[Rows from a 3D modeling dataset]

───

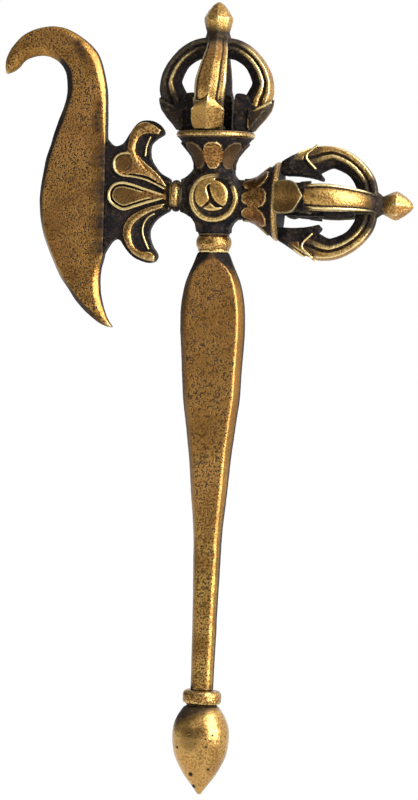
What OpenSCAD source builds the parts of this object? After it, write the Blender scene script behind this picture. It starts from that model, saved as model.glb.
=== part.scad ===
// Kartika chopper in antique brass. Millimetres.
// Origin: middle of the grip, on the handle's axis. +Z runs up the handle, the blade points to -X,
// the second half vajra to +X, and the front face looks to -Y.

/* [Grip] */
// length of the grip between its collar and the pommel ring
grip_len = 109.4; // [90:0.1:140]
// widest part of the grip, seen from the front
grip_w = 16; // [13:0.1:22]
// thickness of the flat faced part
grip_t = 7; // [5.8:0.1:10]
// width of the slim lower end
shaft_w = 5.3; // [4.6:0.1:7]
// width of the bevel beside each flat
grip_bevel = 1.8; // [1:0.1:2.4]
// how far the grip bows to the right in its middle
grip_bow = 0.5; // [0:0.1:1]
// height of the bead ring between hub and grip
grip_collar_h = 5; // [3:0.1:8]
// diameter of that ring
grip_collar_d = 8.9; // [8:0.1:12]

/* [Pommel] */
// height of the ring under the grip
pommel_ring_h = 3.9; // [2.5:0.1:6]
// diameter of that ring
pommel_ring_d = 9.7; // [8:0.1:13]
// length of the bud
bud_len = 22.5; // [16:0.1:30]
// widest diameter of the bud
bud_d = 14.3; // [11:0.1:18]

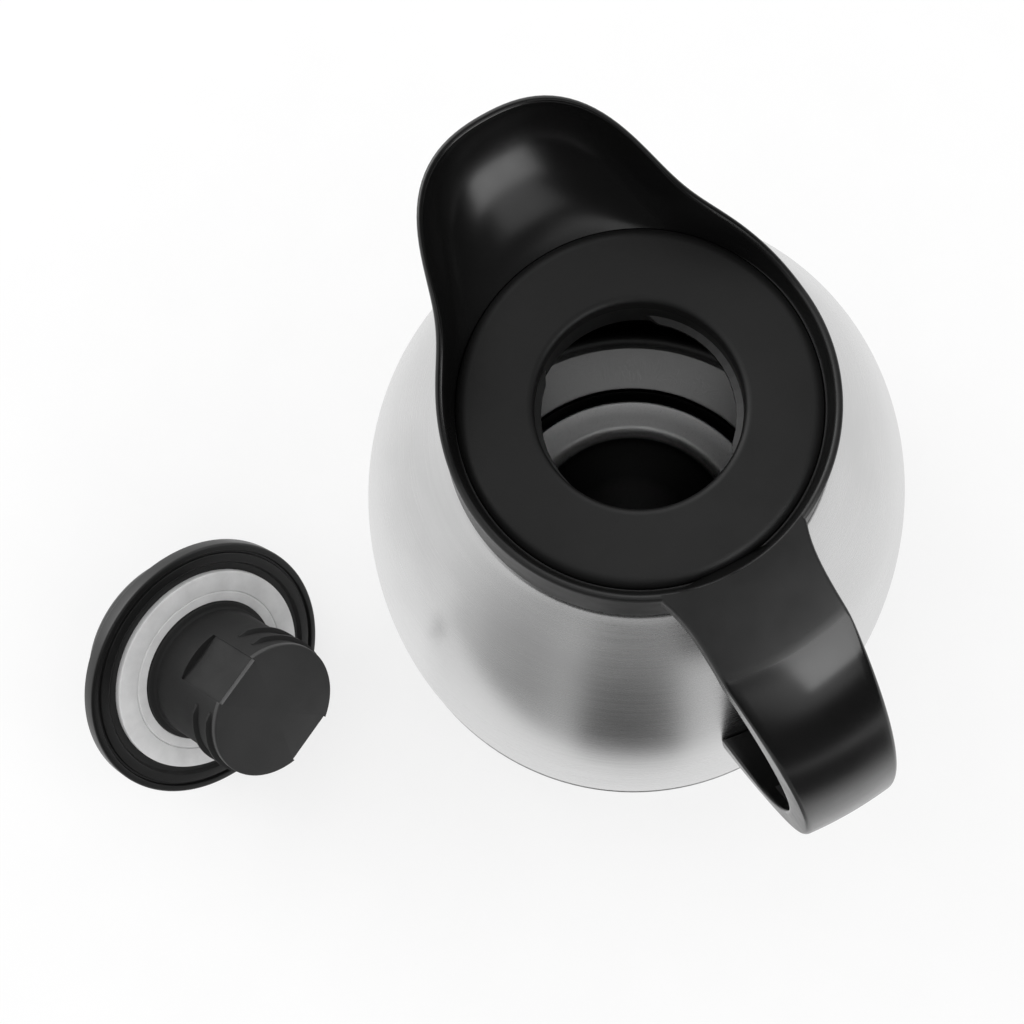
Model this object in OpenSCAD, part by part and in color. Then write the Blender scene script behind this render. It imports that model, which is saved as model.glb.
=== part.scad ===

───

Set down the entries above again, word for word.

* Task response:
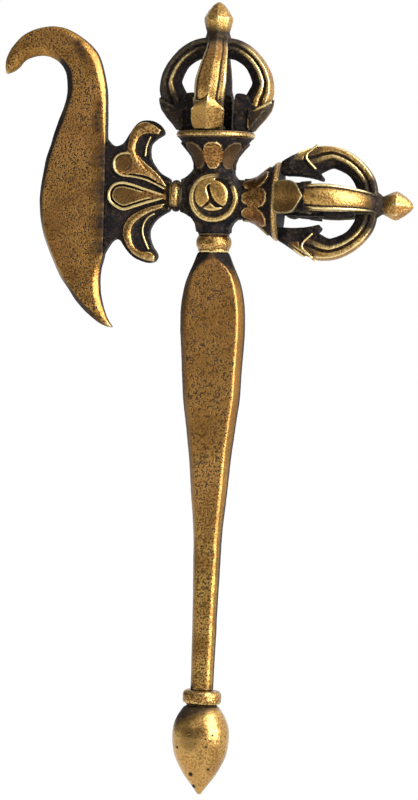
What OpenSCAD source builds the parts of this object? After it, write the Blender scene script behind this picture. It starts from that model, saved as model.glb.
=== part.scad ===
// Kartika chopper in antique brass. Millimetres.
// Origin: middle of the grip, on the handle's axis. +Z runs up the handle, the blade points to -X,
// the second half vajra to +X, and the front face looks to -Y.

/* [Grip] */
// length of the grip between its collar and the pommel ring
grip_len = 109.4; // [90:0.1:140]
// widest part of the grip, seen from the front
grip_w = 16; // [13:0.1:22]
// thickness of the flat faced part
grip_t = 7; // [5.8:0.1:10]
// width of the slim lower end
shaft_w = 5.3; // [4.6:0.1:7]
// width of the bevel beside each flat
grip_bevel = 1.8; // [1:0.1:2.4]
// how far the grip bows to the right in its middle
grip_bow = 0.5; // [0:0.1:1]
// height of the bead ring between hub and grip
grip_collar_h = 5; // [3:0.1:8]
// diameter of that ring
grip_collar_d = 8.9; // [8:0.1:12]

/* [Pommel] */
// height of the ring under the grip
pommel_ring_h = 3.9; // [2.5:0.1:6]
// diameter of that ring
pommel_ring_d = 9.7; // [8:0.1:13]
// length of the bud
bud_len = 22.5; // [16:0.1:30]
// widest diameter of the bud
bud_d = 14.3; // [11:0.1:18]

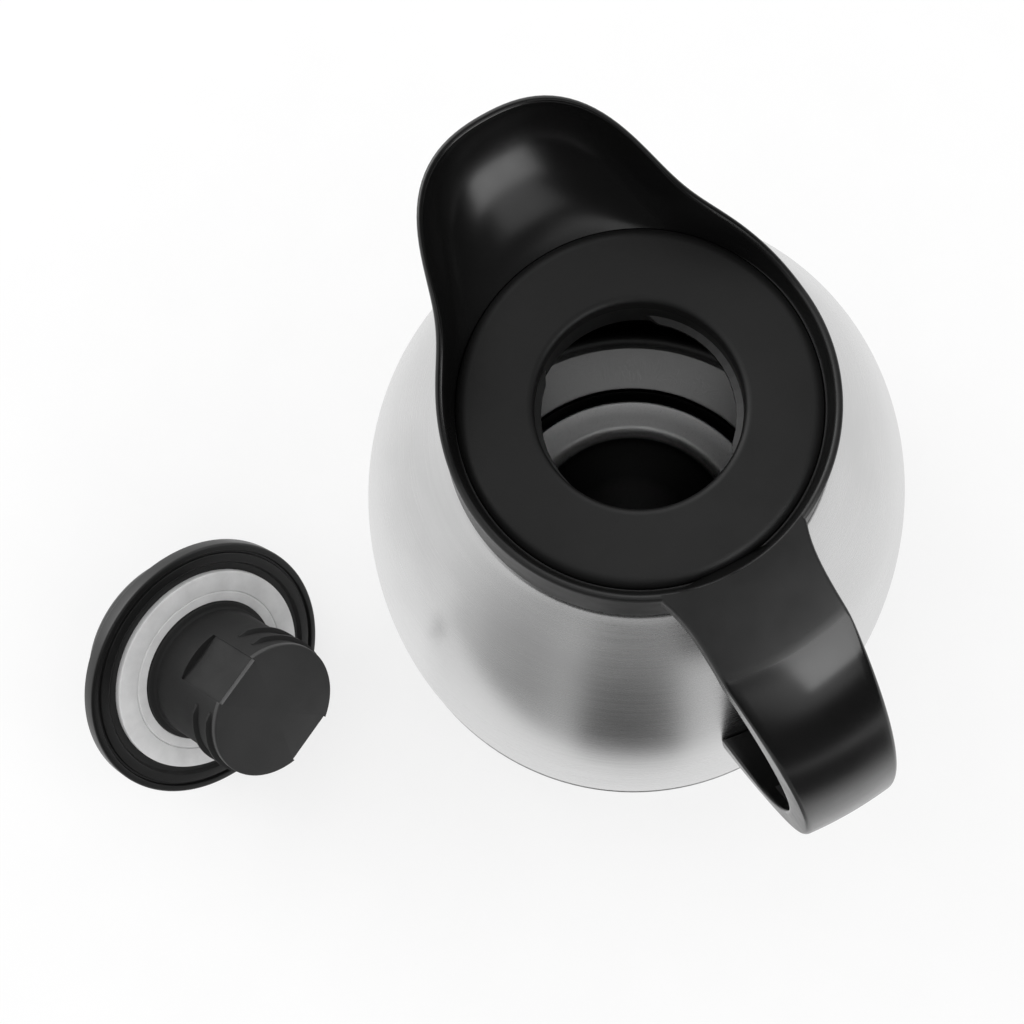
Model this object in OpenSCAD, part by part and in color. Then write the Blender scene script behind this render. It imports that model, which is saved as model.glb.
=== part.scad ===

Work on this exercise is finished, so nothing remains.